The collectors can record metrics sent via the HTTP control socket. If your application can't use this endpoint on its own, you can use a periodic job to record the metric value and call containerpilot -putmetric. An example of a good job script might be:

#!/bin/bash
# check free memory
val=$(free | awk -F' +' '/Mem/{print $3}')
./containerpilot -putmetric "free_memory=$val"

Collector types

ContainerPilot supports all four of the metric types available in the Prometheus API. Briefly these are:

Counter

A cumulative metric that represents a single numerical value that only ever goes up. A typical use case for a counter is a count of the number of of certain events. The value returned by the sensor will be added to the counter for that metric.

Gauge

A metric that represents a single numerical value that can arbitrarily go up and down. A typical use case for a gauge might be a measurement of the current memory usage. The value returned by the sensor script will be set as the new value for the gauge metric.

Histogram

A count of observations in "buckets", along with the sum of all observed values. A typical use case might be request durations or response sizes. When the Prometheus server scrapes this telemetry endpoint, it will receive a list of buckets and their counts. For example:

namespace_subsystem_response_bucket{le="1"} 0
namespace_subsystem_response_bucket{le="2.5"} 0
namespace_subsystem_response_bucket{le="5"} 1
namespace_subsystem_response_bucket{le="10"} 2
namespace_subsystem_response_bucket{le="+Inf"} 2

This indicates that the collector has seen 2 events in total. One event had a value less than 5 (le="5"), whereas a second was less than 10.

Summary

A summary is similar to a histogram, but while it also provides a total count of observations and a sum of all observed values, it calculates quantiles over a sliding time window.
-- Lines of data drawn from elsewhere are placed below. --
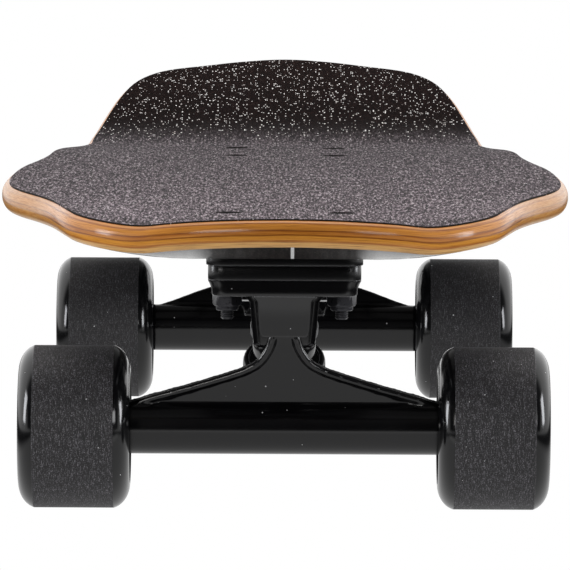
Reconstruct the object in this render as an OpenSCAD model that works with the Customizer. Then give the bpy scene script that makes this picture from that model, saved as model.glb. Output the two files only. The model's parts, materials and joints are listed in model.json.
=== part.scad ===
// Electric cruiser skateboard, as an assembly of separate parts.
// Millimetres. +Z up, ground at z = 0, nose at -Y, tail at +Y. The parts are drawn from
// the point midway between the axles, then placed so that the origin is on the ground
// below the middle of the whole board. In node names, left is -X and right is +X.

/* [Deck] */
// Thickness of the laminated deck
deck_thickness = 9.7; // [7:0.1:14]
// Height of the deck underside where the trucks bolt on
deck_height = 95; // [80:0.1:110]
// Rounding of the upper edge
edge_top_r = 4.2; // [1:0.1:4.8]
// Rounding of the lower edge
edge_low_r = 3.4; // [1:0.1:4.8]
// Where the nose starts to turn up
nose_kick_y = 256; // [245:1:280]
// Upturn of the nose in degrees
nose_kick_deg = 11; // [5:0.5:25]
// Where the tail starts to kick
tail_kick_y = 262; // [245:1:280]
// Kick angle of the tail in degrees
tail_kick_deg = 17.6; // [10:0.1:30]
// Thickness of the grip sheet
grip_thickness = 0.9; // [0.5:0.1:1.5]

/* [Running gear] */
// Distance between the two axles
wheelbase = 434; // [380:1:480]
// Wheel diameter
wheel_d = 59; // [54:0.5:65]
// Width of one wheel
wheel_width = 42; // [36:0.5:50]
// Middle of a wheel from the middle of the board
wheel_x = 76.5; // [70:0.5:85]
// Axle diameter
axle_d = 8; // [7.5:0.1:10]
// Hanger tube diameter
tube_d = 19.5; // [16:0.5:24]
// Distance of the truck bolt pattern inboard of the axle
bolt_inset = 12; // [8:0.5:20]
// Bolt spacing across the board
bolt_x = 41.3; // [40:0.1:43]
// Bolt spacing along the board
bolt_y = 54; // [53:0.1:65]
// Kingpin tilt from upright in degrees
kingpin_tilt = 32; // [20:1:45]

/* [Drive] */
// Half width of the drive case
case_half_width = 68; // [55:1:72]
// Front end of the drive case
case_front_y = -62; // [-80:1:-40]
// Rear end of the drive case
case_rear_y = 146; // [120:1:150]
// Depth of the drive case below its gasket
case_depth = 12.9; // [12:0.1:20]
// Wall thickness of the drive case
case_wall = 1.8; // [1.2:0.1:3]

/* [Hidden] */
$fn = 64;
overlap = 0.01;
wheel_r = wheel_d / 2;
half_base = wheelbase / 2;

// Colours shared by several parts
fastener_black = [0.06, 0.06, 0.065];
truck_black = [0.07, 0.07, 0.075];
bushing_black = [0.08, 0.08, 0.09];
hub_black = [0.1, 0.1, 0.11];
tyre_black = [0.05, 0.05, 0.055];
seal_black = [0.05, 0.05, 0.05];
rotor_grey = [0.16, 0.16, 0.17];
cover_grey = [0.2, 0.2, 0.21];
nut_grey = [0.5, 0.5, 0.52];
ring_grey = [0.6, 0.6, 0.6];
steel = [0.6, 0.6, 0.62];
inner_steel = [0.7, 0.7, 0.72];
ball_steel = [0.8, 0.8, 0.8];

// ---------- smooth curve through a short station list [[x, value], ...]
function span_index(table, x, i = 0) =
  (i >= len(table) - 2 || x < table[i + 1][0]) ? i : span_index(table, x, i + 1);
function slope(table, i) = let (a = max(0, i - 1), b = min(len(table) - 1, i + 1))
  (table[b][1] - table[a][1]) / (table[b][0] - table[a][0]);
// cubic Hermite interpolation
function curve(table, x) = let (i = span_index(table, x), span = table[i + 1][0] - table[i][0],
  s = min(1, max(0, (x - table[i][0]) / span)), s2 = s * s, s3 = s2 * s)
  (2 * s3 - 3 * s2 + 1) * table[i][1] + (s3 - 2 * s2 + s) * span * slope(table, i)
  + (3 * s2 - 2 * s3) * table[i + 1][1] + (s3 - s2) * span * slope(table, i + 1);

// ---------- deck shape
// [y, half width] along the board
rail = [[-274, 77], [-258, 80.4], [-242, 82.6], [-226, 84.6], [-208, 87.6], [-188, 92.6],
  [-170, 98.6], [-150, 103.6], [-120, 106.5], [-70, 106.6], [-14, 105], [45, 101.5], [95, 99.3],
  [150, 98.2], [195, 96.8], [222, 93.6], [245, 88.8], [262, 86.2], [280, 85], [297, 82.6],
  [320, 78], [336, 74.5], [348, 71.2], [355, 68.6], [361, 65]];
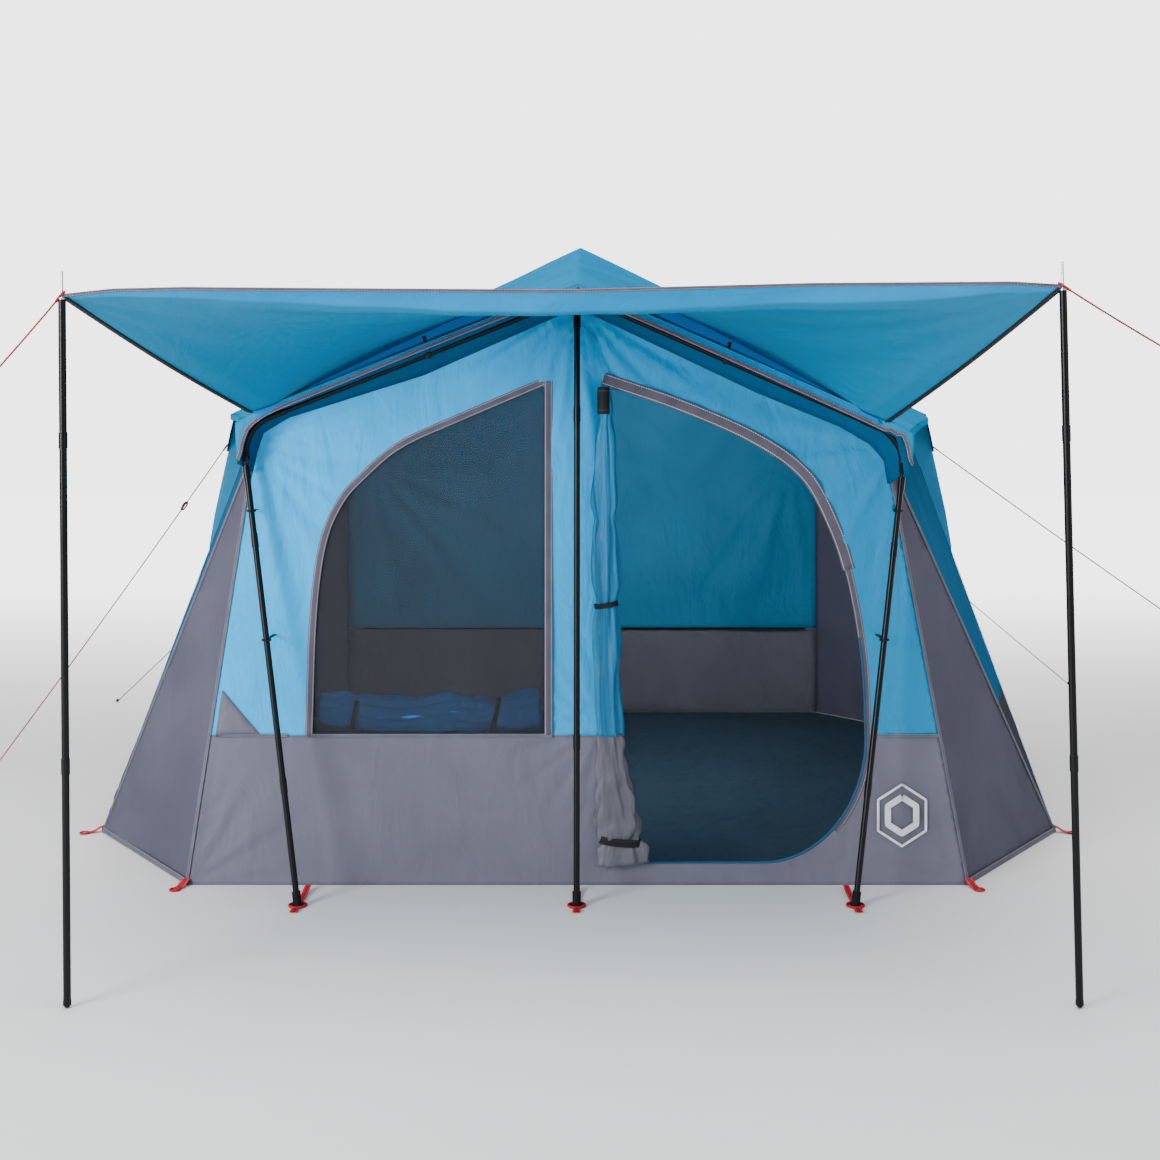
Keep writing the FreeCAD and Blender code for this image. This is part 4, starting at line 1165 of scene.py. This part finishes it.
# ---- edge tapes and seams -----------------------------------------------------------------
def lay_tapes():
    """The trims, seams and hems that show."""
    out = np.array([0, -1.0, 0])
    window, door = window_loop(), door_loop()
    pieces = [
        ribbon("window_trim_arch", inset(window[:-1], -0.010), out, 0.024,
               material=MAT["trim"]),
        ribbon("window_trim_post", line((-0.092, WALL_Y, SKIRT_Z), (-0.092, WALL_Y, 1.612)), out,
               0.026, material=MAT["trim"]),
        ribbon("window_sill_seam", line((-0.86, WALL_Y, SKIRT_Z), (-0.08, WALL_Y, SKIRT_Z)), out,
               0.012, material=MAT["seam_grey"]),
    ]
    back_seam = line((-1.165, BACK_Y - 0.018, BACK_SKIRT_Z), (1.165, BACK_Y - 0.018, BACK_SKIRT_Z))
    pieces.append(ribbon("back_wall_seam", back_seam, out, 0.010, material=MAT["black_tape"]))
    head = len([p for p in door if p[2] > 1.0])
    pieces.append(ribbon("door_trim_head", inset(door[:head], 0.012), out, 0.040,
                         material=MAT["trim"], wavy=0.004))
    pieces.append(ribbon("door_trim_jamb", inset(door[head - 2:-12], 0.010), out, 0.022,
                         material=MAT["trim"]))
    pieces.append(ribbon("door_piping", inset(door[head + 10:], 0.003), out, 0.007,
                         thick=0.003, material=MAT["piping"]))
    for hand, side in ((-1, "left"), (1, "right")):
        c = {k: np.array(v, float) for k, v in corners(hand).items()}
        pieces += seam_set(side, c)
        left, right = sorted((hand * 0.926, hand * FRONT_HEM * 0.925))
        pieces.append(ribbon(f"skirt_seam_{side}",
                             line((left, WALL_Y, SKIRT_Z), (right, WALL_Y, SKIRT_Z)),
                             out, 0.010, material=MAT["seam_grey"]))
        edge = AWNING[:, 0 if hand < 0 else -1]
        normal = np.array([0, 0, 1.0])
        pieces.append(ribbon(f"awning_side_tape_{side}", edge, normal, 0.018,
                             material=MAT["black_tape"], lift=-0.002, thick=0.003))
    pieces.append(ribbon("awning_front_tape", AWNING[0], np.array([0, -1.0, 0.15]), 0.009,
                         thick=0.003, lift=-0.0005, material=MAT["trim"]))
    for piece in pieces:
        if piece.name.startswith("awning"):
            collapse(piece)
        else:
            collapse(piece)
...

For example:

namespace_subsystem_response_seconds_summary{quantile="0.5"} 0.3
namespace_subsystem_response_seconds_summary{quantile="0.9"} 0.5
namespace_subsystem_response_seconds_summary{quantile="0.99"} 2

This indicates that the 50th percentile response time is 0.3 seconds, the 90th percentile is 0.5 seconds, and the 99th percentile is 2 seconds.

Please see the Prometheus docs on histograms for best practices on when you should choose histograms vs summaries.